THE TASK:
Copy the first line of the material below and every later line through the line containing "COVER_MARGIN = 0.0002", without any other output.

DATA EXTRACT:
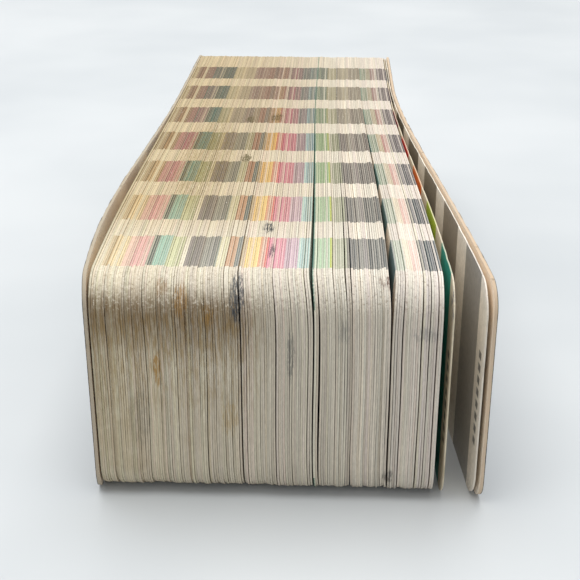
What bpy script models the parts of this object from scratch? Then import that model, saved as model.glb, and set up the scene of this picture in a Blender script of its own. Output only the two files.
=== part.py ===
"""A thick fan deck of colour cards on one binding post, standing on its long edges.

Units are metres and +Z is up. X runs along the post, through the thickness of the deck. The
free ends of the cards point along -Y. The origin is on the surface that the deck stands on,
under the middle of its bounding box.

Every card, page and cover turns about the post without limit. A layer is flat around the post
and bends outwards further from it, by an amount that depends only on the distance from the
post, so that layers nest in each other however far each one is turned.
"""

import math

import bmesh
import bpy

# Outline of a card, seen from the side of the deck
CARD_LENGTH = 0.211
CARD_HEIGHT = 0.0508
CARD_CORNER = 0.0075
CORNER_STEPS = 3
POST_TO_FAR_END = 0.016
COVER_MARGIN = 0.0002  # a cover reaches this far past the cards, except at the bottom

# Layers through the thickness of the deck, where the post holds them together
DECK_WIDTH = 0.0692
COVER_THICKNESS = 0.0008
SINGLE_THICKNESS = 0.0003
LAYER_GAP = 0.0003
BUNDLE_COUNT = 50
DECK_MIDDLE_X = -0.0056  # puts the origin under the middle of the splayed deck

# How far the layers bend by the free end. +X is towards the back cover.
FLAT_RADIUS = 0.037
RING_RADII = (0.064, 0.104, 0.144, 0.174, 0.196)
PACK_SPREAD = 0.0057  # of the last card in the pack. The first card has none
PACK_BOW = -0.0010  # of the first card in the pack. The last card has none
FRONT_COVER_BOW = -0.0030
LOOSE_CARD_SPLAY = 0.0016
END_PAGE_SPLAY = 0.0077
BACK_COVER_SPLAY = 0.0084
SPLAY_POWER = 1.3

# Binding post: a barrel, an extension and a screw, end to end
POST_RADIUS = 0.0031
HOLE_RADIUS = 0.0035
HEAD_RADIUS = 0.00635
HEAD_THICKNESS = 0.0014
HEAD_EDGE = 0.0004
STUD_RADIUS = 0.0015
STUD_LENGTH = 0.010
SOCKET_RADIUS = 0.0018
SOCKET_DEPTH = 0.0105
BARREL_SHARE = 0.37  # of the post's length
EXTENSION_SHARE = 0.50
SLOT_WIDTH = 0.0012
SLOT_DEPTH = 0.0007
POST_CLEARANCE = 0.0003

LAYER_STEPS = 12  # 30 degrees each, with one facet facing the free end
POST_STEPS = 24
MERGE_DISTANCE = 0.00001
FLAT_ANGLE = 0.002  # faces that meet at less than this are one face

POST_Y = CARD_LENGTH / 2 - POST_TO_FAR_END
POST_Z = CARD_HEIGHT / 2
FREE_END_RADIUS = CARD_LENGTH - POST_TO_FAR_END
BEND_LENGTH = FREE_END_RADIUS - FLAT_RADIUS

CREAM = (0.71, 0.64, 0.50)
TAN = (0.55, 0.38, 0.22)
TEAL = (0.02, 0.17, 0.13)
SLATE = (0.10, 0.09, 0.07)
STEEL = (0.55, 0.54, 0.52)


def clear_scene():
    for item in list(bpy.data.objects):
        bpy.data.objects.remove(item, do_unlink=True)


def new_collection(name):
    collection = bpy.data.collections.new(name)
    bpy.context.scene.collection.children.link(collection)
    return collection


def make_material(name, colour, roughness, metallic=0.0):
    material = bpy.data.materials.new(name)
    material.use_nodes = True
    shader = material.node_tree.nodes["Principled BSDF"]
    shader.inputs["Base Color"].default_value = (*colour, 1.0)
    shader.inputs["Roughness"].default_value = roughness
    shader.inputs["Metallic"].default_value = metallic
    return material


def add_box_cutter(name, size, location, cutters, corner=0.0):
    """A box to cut with. Its four edges along X are rounded to the corner radius."""
    shape = bmesh.new()
    bmesh.ops.create_cube(shape, size=1.0)
    along_x = [e for e in shape.edges if e.verts[0].co.yz == e.verts[1].co.yz]
    bmesh.ops.scale(shape, vec=size, verts=shape.verts)
    if corner:
        bmesh.ops.bevel(
            shape,
            geom=along_x,
            offset=corner,
            segments=CORNER_STEPS,
            profile=0.5,
            affect="EDGES",
        )
    mesh = bpy.data.meshes.new(name)
    shape.to_mesh(mesh)
    shape.free()
    cutter = bpy.data.objects.new(name, mesh)
    cutter.location = location
    cutter.hide_render = True
    cutter.display_type = "WIRE"
    cutters.objects.link(cutter)
    return cutter


def add_outline_cutter(name, margin, cutters):
    """A prism through the deck with a card's outline, grown by margin except at the bottom."""
    size = (2 * DECK_WIDTH, CARD_LENGTH + 2 * margin, CARD_HEIGHT + margin)
    location = (DECK_MIDDLE_X, 0.0, size[2] / 2)
    return add_box_cutter(name, size, location, cutters, CARD_CORNER + margin)


def add_turned(name, profile, closed, steps, x, material, collection):
    """Turns (radius, height) points about the post. Heights count along +X from x.

    The profile runs outwards from the top, down the outer side and back in at the bottom.
    """
    edges = [(i, i + 1) for i in range(len(profile) - 1)]
    if closed:
        edges.append((len(profile) - 1, 0))
    mesh = bpy.data.meshes.new(name)
    mesh.from_pydata([(radius, 0.0, height) for radius, height in profile], edges, [])
    mesh.materials.append(material)
    piece = bpy.data.objects.new(name, mesh)
    piece.location = (x, POST_Y, POST_Z)
    piece.rotation_mode = "ZYX"
    piece.rotation_euler = (0.0, math.pi / 2, math.pi / steps)
    collection.objects.link(piece)
    screw = piece.modifiers.new("turn", "SCREW")
    screw.axis = "Z"
    screw.steps = steps
    screw.render_steps = steps
    screw.use_merge_vertices = True
    screw.merge_threshold = MERGE_DISTANCE
    screw.use_smooth_shade = False
    return piece


def cut(piece, operation, cutter):
    modifier = piece.modifiers.new(operation.lower(), "BOOLEAN")
    modifier.operation = operation
    modifier.solver = "EXACT"
    modifier.object = cutter


def bend(distance, spread, splay, bow):
    """How far a layer has moved along X at a distance from the post.

    The spread starts and ends softly, the splay grows to the end, and the bow bulges on the
    way to the free end.
    """
    share = min(max(distance - FLAT_RADIUS, 0.0) / BEND_LENGTH, 1.0)
    soft = share**2 * (3 - 2 * share)
    return spread * soft + splay * share**SPLAY_POWER + bow * math.sin(math.pi * share**2)


def add_layer(name, x, thickness, shape, outline, material, collection):
    """A card, page, cover or bundle: a turned sheet trimmed to a card's outline.

    shape holds the layer's spread, splay and bow. The rings count to the middle of a facet.
    """
    to_corner = 1 / math.cos(math.pi / LAYER_STEPS)
    rings = [(HOLE_RADIUS, 0.0)]
    rings += [(to_corner * radius, bend(radius, *shape)) for radius in (FLAT_RADIUS, *RING_RADII)]
    top = [(radius, height + thickness / 2) for radius, height in rings]
    bottom = [(radius, height - thickness / 2) for radius, height in reversed(rings)]
    layer = add_turned(name, top + bottom, True, LAYER_STEPS, x, material, collection)
    cut(layer, "INTERSECT", outline)
    flatten = layer.modifiers.new("merge_flat_faces", "DECIMATE")
    flatten.decimate_type = "DISSOLVE"
    flatten.angle_limit = FLAT_ANGLE


def add_layers(cutters, collection):
    """The covers, the bundles of cards, the loose card and the end page, from -X to +X."""
    card_outline = add_outline_cutter("card_outline", 0.0, cutters)
    cover_outline = add_outline_cutter("cover_outline", COVER_MARGIN, cutters)
    board = make_material("chipboard", TAN, 0.85)
    paper = make_material("card_stock", CREAM, 0.75)
    teal = make_material("teal_card", TEAL, 0.5)
    slate = make_material("slate_page", SLATE, 0.5)

    covers_and_singles = 2 * (COVER_THICKNESS + LAYER_GAP) + 2 * (SINGLE_THICKNESS + LAYER_GAP)
    pitch = (DECK_WIDTH - covers_and_singles + LAYER_GAP) / BUNDLE_COUNT
    front = (0.0, 0.0, FRONT_COVER_BOW)
    layers = [("front_cover", COVER_THICKNESS, front, cover_outline, board)]
    for i in range(BUNDLE_COUNT):
        share = (i + 0.5) / BUNDLE_COUNT
        shape = (PACK_SPREAD * share, 0.0, PACK_BOW * (1 - share))
        layers.append((f"card_bundle_{i + 1:02d}", pitch - LAYER_GAP, shape, card_outline, paper))
    loose = (PACK_SPREAD, LOOSE_CARD_SPLAY, 0.0)
    page = (PACK_SPREAD, END_PAGE_SPLAY, 0.0)
    back = (PACK_SPREAD, BACK_COVER_SPLAY, 0.0)
    layers.append(("loose_card", SINGLE_THICKNESS, loose, card_outline, teal))
    layers.append(("end_page", SINGLE_THICKNESS, page, card_outline, slate))
    layers.append(("back_cover", COVER_THICKNESS, back, cover_outline, board))

    face = DECK_MIDDLE_X - DECK_WIDTH / 2
    for name, thickness, shape, outline, material in layers:
        add_layer(name, face + thickness / 2, thickness, shape, outline, material, collection)
        face += thickness + LAYER_GAP


def head(face, side):
    """A post head's profile from its rim to the post's axis, on the outer side of face."""
    top = face + side * HEAD_THICKNESS
    return [
        (HEAD_RADIUS, face),
        (HEAD_RADIUS, top - side * HEAD_EDGE),
        (HEAD_RADIUS - HEAD_EDGE, top),
        (0.0, top),
    ]


def socket(end):
    """A post socket's profile, from its blind end out to the post's face at end."""
    return [
        (0.0, end - SOCKET_DEPTH),
        (SOCKET_RADIUS, end - SOCKET_DEPTH),
        (SOCKET_RADIUS, end),
        (POST_RADIUS, end),
    ]


def stud(start):
    """A post stud's profile, from the post's face at start in to the stud's tip."""
    return [
        (POST_RADIUS, start),
        (STUD_RADIUS, start),
        (STUD_RADIUS, start - STUD_LENGTH),
        (0.0, start - STUD_LENGTH),
    ]


def add_binding_post(cutters, collection):
    """A headed barrel, an extension and a slotted screw. Each stud is in the next socket."""
    steel = make_material("nickel_plated_steel", STEEL, 0.35, 0.9)
    back_face = DECK_WIDTH / 2 + POST_CLEARANCE
    front_face = -back_face
    barrel_end = front_face + BARREL_SHARE * 2 * back_face
    extension_end = barrel_end + EXTENSION_SHARE * 2 * back_face

    barrel = socket(barrel_end) + [(POST_RADIUS, front_face)] + head(front_face, -1)
    extension = socket(extension_end) + stud(barrel_end + POST_CLEARANCE)
    screw = head(back_face, 1)[::-1] + [(POST_RADIUS, back_face)]
    screw += stud(extension_end + POST_CLEARANCE)

    place = (False, POST_STEPS, DECK_MIDDLE_X, steel, collection)
    add_turned("barrel_post", barrel, *place)
    add_turned("extension_post", extension, *place)
    post_screw = add_turned("post_screw", screw, *place)

    size = (2 * SLOT_DEPTH, SLOT_WIDTH, 3 * HEAD_RADIUS)
    location = (DECK_MIDDLE_X + back_face + HEAD_THICKNESS, POST_Y, POST_Z)
    cut(post_screw, "DIFFERENCE", add_box_cutter("screw_slot", size, location, cutters))


def main():
    clear_scene()
    deck = new_collection("fan_deck")
    cutters = new_collection("cutters")
    add_layers(cutters, deck)
    add_binding_post(cutters, deck)


main()
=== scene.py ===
"""The looks of a thick fan deck of colour cards, standing on its long edges on a pale floor.

Every card is its own thin sheet, bent and slightly out of line as in a worn deck. Three
cards ride on each CAD bundle. Lengths are in metres, apart from those named _MM in materials.
"""

import math

import bpy
import numpy as np
from mathutils import Matrix, Vector


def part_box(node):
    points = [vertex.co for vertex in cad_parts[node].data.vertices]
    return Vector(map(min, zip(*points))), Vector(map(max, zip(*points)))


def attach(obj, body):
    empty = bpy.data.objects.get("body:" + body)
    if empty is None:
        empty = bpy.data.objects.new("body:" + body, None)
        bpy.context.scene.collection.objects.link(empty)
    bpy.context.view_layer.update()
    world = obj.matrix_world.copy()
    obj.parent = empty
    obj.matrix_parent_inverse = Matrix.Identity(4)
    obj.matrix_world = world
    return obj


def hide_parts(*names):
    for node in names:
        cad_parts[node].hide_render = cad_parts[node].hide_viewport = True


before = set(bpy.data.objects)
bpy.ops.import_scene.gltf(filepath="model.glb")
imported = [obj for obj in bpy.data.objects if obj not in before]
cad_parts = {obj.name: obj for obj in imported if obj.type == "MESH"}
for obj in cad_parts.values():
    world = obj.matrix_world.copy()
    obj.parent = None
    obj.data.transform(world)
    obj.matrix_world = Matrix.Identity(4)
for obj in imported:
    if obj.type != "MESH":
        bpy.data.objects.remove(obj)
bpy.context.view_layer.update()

rng = np.random.default_rng(1963)

# ---------------------------------------------------------------- the frame's own sizes

BUNDLES = sorted(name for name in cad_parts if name.startswith("card_bundle_"))
CARDS_PER_BUNDLE = 3
CARD_COUNT = CARDS_PER_BUNDLE * len(BUNDLES)

card_low, card_high = (Vector(corner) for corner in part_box(BUNDLES[0]))
FREE_END = card_low.y
FAR_END = card_high.y
CARD_HEIGHT = card_high.z - card_low.z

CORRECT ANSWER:
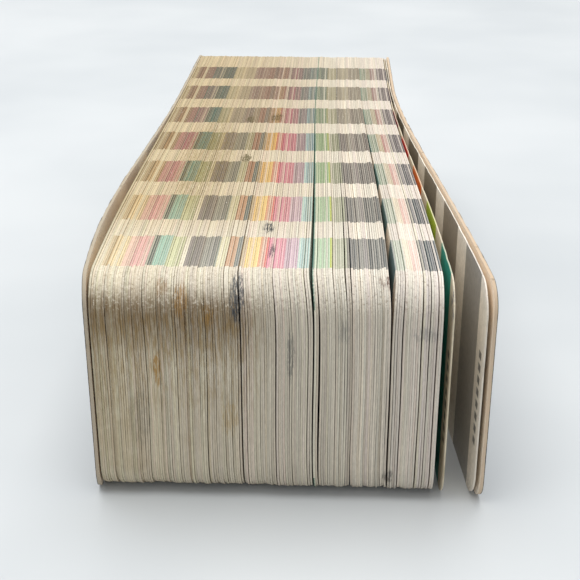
What bpy script models the parts of this object from scratch? Then import that model, saved as model.glb, and set up the scene of this picture in a Blender script of its own. Output only the two files.
=== part.py ===
"""A thick fan deck of colour cards on one binding post, standing on its long edges.

Units are metres and +Z is up. X runs along the post, through the thickness of the deck. The
free ends of the cards point along -Y. The origin is on the surface that the deck stands on,
under the middle of its bounding box.

Every card, page and cover turns about the post without limit. A layer is flat around the post
and bends outwards further from it, by an amount that depends only on the distance from the
post, so that layers nest in each other however far each one is turned.
"""

import math

import bmesh
import bpy

# Outline of a card, seen from the side of the deck
CARD_LENGTH = 0.211
CARD_HEIGHT = 0.0508
CARD_CORNER = 0.0075
CORNER_STEPS = 3
POST_TO_FAR_END = 0.016
COVER_MARGIN = 0.0002  # a cover reaches this far past the cards, except at the bottom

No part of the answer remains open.